Set problem:
Repeat the lines of the listing below exactly, starting at the line that contains "obj.matrix_world = Matrix.Identity(4)" and running through the last line, both included, and only those.

Data section:
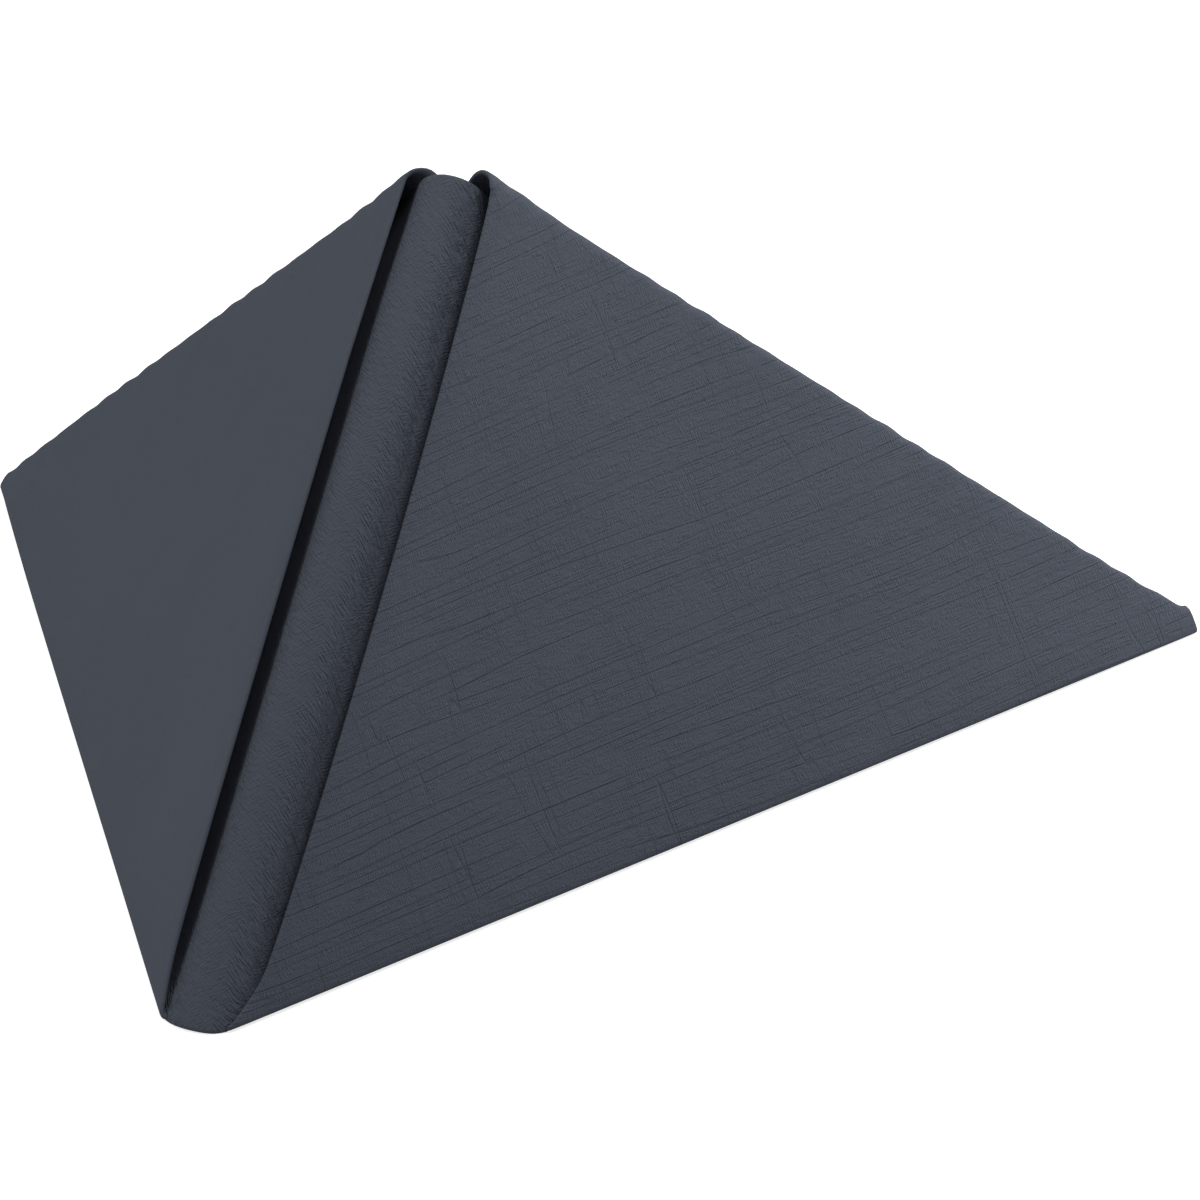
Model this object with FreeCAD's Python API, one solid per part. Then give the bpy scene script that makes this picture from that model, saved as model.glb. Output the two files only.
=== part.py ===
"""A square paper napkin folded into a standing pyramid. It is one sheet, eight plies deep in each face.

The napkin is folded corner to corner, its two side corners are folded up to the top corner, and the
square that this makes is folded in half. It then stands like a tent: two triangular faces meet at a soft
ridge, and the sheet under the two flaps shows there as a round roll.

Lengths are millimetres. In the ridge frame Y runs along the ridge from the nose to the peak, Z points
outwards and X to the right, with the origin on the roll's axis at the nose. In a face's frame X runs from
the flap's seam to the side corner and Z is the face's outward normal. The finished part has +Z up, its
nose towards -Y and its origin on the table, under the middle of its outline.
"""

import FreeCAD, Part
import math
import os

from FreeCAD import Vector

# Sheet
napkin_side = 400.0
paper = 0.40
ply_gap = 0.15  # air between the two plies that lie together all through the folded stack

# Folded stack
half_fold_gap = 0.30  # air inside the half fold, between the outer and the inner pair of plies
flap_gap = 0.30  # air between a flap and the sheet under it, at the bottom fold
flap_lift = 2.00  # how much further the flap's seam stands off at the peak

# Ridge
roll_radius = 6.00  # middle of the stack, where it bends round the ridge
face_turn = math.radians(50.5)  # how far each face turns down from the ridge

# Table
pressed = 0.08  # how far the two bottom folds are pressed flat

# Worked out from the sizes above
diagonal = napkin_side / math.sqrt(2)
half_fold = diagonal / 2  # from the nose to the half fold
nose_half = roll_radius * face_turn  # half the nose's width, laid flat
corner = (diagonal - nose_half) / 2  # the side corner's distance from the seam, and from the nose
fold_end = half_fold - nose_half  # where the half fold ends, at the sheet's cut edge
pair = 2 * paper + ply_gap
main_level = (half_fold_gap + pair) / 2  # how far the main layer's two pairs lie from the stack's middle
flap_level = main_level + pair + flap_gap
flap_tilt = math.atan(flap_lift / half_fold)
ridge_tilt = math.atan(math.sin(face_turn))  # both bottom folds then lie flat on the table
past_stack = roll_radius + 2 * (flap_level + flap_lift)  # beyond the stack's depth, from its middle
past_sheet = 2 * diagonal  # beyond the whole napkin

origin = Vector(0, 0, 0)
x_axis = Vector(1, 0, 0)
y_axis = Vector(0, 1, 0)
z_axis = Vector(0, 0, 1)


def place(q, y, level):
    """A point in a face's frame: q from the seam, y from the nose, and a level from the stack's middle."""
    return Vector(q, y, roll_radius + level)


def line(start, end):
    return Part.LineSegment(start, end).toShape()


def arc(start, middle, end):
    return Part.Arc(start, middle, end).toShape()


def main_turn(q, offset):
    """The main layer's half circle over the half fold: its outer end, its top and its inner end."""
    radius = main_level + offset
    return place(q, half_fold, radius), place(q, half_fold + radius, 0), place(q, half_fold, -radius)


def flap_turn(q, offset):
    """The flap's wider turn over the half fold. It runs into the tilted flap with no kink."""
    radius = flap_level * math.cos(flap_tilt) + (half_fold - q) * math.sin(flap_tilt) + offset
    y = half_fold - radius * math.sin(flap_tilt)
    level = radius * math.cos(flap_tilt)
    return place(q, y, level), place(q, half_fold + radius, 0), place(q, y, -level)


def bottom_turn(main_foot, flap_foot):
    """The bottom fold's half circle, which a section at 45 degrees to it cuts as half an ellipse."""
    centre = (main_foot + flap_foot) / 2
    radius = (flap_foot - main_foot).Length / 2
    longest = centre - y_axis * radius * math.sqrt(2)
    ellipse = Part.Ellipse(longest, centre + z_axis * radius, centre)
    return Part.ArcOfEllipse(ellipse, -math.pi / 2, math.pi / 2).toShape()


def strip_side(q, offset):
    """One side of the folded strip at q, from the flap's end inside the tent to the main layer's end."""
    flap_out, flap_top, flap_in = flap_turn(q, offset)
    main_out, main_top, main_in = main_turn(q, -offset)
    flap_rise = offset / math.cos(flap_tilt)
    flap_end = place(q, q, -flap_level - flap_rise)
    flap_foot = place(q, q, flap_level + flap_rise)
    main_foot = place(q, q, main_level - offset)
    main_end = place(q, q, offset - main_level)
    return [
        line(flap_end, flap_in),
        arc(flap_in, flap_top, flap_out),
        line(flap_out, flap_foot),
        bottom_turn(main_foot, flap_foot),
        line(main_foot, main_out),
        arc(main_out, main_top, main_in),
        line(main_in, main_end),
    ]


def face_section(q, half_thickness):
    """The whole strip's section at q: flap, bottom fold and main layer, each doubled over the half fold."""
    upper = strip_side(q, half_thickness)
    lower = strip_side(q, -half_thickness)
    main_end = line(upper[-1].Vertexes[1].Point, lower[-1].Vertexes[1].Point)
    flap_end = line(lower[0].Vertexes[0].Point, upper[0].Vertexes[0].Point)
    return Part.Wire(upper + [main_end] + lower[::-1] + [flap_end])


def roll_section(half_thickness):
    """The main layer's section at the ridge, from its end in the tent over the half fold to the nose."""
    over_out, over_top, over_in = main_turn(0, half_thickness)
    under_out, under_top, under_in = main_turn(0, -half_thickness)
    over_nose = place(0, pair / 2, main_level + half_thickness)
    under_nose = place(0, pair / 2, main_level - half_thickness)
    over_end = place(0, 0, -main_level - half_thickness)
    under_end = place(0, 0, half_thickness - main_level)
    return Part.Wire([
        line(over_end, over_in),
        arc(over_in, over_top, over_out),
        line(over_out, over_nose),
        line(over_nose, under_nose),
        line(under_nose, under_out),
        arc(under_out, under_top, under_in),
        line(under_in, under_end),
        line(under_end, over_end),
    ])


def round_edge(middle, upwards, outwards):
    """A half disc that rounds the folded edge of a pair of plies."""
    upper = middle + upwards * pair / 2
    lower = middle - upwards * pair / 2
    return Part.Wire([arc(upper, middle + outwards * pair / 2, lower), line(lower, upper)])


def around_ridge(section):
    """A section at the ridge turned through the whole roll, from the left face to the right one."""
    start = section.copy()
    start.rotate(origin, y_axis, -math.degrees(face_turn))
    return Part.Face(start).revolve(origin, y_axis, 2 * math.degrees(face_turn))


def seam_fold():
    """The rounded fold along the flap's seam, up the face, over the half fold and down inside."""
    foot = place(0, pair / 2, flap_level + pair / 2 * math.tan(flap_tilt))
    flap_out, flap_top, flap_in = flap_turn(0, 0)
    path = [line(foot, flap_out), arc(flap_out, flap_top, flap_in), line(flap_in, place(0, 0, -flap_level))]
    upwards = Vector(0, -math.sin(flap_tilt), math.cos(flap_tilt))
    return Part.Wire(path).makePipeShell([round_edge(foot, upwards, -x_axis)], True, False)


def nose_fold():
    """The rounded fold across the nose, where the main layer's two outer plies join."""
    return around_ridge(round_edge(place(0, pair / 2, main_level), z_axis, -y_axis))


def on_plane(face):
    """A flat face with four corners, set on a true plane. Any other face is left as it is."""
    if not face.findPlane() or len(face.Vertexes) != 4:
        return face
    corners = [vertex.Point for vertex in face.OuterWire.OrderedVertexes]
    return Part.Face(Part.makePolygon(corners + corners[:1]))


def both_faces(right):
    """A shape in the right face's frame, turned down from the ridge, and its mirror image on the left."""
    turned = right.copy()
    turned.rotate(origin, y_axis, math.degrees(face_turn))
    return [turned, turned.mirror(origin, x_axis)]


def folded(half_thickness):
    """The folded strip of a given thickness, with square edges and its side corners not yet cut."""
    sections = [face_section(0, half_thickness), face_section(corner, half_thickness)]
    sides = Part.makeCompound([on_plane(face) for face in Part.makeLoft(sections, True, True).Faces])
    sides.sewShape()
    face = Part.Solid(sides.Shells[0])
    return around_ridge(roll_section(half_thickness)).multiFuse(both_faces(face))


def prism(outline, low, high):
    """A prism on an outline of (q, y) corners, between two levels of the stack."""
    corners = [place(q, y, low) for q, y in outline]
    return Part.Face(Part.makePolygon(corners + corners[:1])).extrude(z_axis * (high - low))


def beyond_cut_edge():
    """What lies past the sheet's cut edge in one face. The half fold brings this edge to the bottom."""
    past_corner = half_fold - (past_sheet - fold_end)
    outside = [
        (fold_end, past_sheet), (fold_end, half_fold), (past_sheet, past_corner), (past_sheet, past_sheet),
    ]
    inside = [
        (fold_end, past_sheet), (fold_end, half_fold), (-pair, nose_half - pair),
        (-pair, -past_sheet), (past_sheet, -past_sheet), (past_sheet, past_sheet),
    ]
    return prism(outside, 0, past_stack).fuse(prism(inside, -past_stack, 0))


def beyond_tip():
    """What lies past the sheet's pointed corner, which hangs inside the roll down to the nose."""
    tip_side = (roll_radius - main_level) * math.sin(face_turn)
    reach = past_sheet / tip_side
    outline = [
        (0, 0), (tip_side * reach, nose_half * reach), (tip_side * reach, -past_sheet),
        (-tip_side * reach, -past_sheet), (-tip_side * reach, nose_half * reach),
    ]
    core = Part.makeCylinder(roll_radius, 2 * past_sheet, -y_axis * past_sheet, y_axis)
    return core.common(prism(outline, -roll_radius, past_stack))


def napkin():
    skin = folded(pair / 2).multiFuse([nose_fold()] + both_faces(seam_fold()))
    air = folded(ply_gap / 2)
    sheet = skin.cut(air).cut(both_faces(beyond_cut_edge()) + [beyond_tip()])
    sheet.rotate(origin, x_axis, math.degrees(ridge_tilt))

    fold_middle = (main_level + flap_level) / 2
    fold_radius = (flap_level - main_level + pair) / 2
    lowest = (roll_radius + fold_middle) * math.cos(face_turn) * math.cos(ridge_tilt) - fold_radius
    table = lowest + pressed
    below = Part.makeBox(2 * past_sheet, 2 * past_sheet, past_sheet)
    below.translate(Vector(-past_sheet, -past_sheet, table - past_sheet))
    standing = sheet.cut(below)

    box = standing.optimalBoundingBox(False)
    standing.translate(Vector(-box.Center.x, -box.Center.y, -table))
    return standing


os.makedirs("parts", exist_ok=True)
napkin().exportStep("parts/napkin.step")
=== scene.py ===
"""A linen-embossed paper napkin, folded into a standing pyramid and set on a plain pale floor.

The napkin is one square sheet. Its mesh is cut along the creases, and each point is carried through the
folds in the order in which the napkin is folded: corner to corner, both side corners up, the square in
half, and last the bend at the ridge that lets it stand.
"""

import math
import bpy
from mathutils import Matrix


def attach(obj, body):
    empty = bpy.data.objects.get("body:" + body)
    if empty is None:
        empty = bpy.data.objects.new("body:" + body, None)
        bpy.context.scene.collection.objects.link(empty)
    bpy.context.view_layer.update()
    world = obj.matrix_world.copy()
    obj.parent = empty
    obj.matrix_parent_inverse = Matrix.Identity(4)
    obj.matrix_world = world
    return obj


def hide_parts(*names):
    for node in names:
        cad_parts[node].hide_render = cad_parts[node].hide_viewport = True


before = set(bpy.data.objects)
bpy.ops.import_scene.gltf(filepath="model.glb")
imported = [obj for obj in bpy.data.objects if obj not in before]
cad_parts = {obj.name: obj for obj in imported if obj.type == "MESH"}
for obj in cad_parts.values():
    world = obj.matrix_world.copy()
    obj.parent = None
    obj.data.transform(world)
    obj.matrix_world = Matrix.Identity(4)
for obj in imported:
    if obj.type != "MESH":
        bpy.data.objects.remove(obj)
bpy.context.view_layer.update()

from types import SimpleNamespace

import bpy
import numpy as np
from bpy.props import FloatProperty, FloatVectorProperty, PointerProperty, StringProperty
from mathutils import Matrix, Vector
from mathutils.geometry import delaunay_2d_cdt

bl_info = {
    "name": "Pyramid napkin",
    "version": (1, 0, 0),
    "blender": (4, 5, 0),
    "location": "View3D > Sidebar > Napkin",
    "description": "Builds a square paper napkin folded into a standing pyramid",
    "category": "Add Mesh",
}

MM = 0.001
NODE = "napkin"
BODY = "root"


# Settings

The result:
    obj.matrix_world = Matrix.Identity(4)
for obj in imported:
    if obj.type != "MESH":
        bpy.data.objects.remove(obj)
bpy.context.view_layer.update()

from types import SimpleNamespace

import bpy
import numpy as np
from bpy.props import FloatProperty, FloatVectorProperty, PointerProperty, StringProperty
from mathutils import Matrix, Vector
from mathutils.geometry import delaunay_2d_cdt

bl_info = {
    "name": "Pyramid napkin",
    "version": (1, 0, 0),
    "blender": (4, 5, 0),
    "location": "View3D > Sidebar > Napkin",
    "description": "Builds a square paper napkin folded into a standing pyramid",
    "category": "Add Mesh",
}

MM = 0.001
NODE = "napkin"
BODY = "root"


# Settings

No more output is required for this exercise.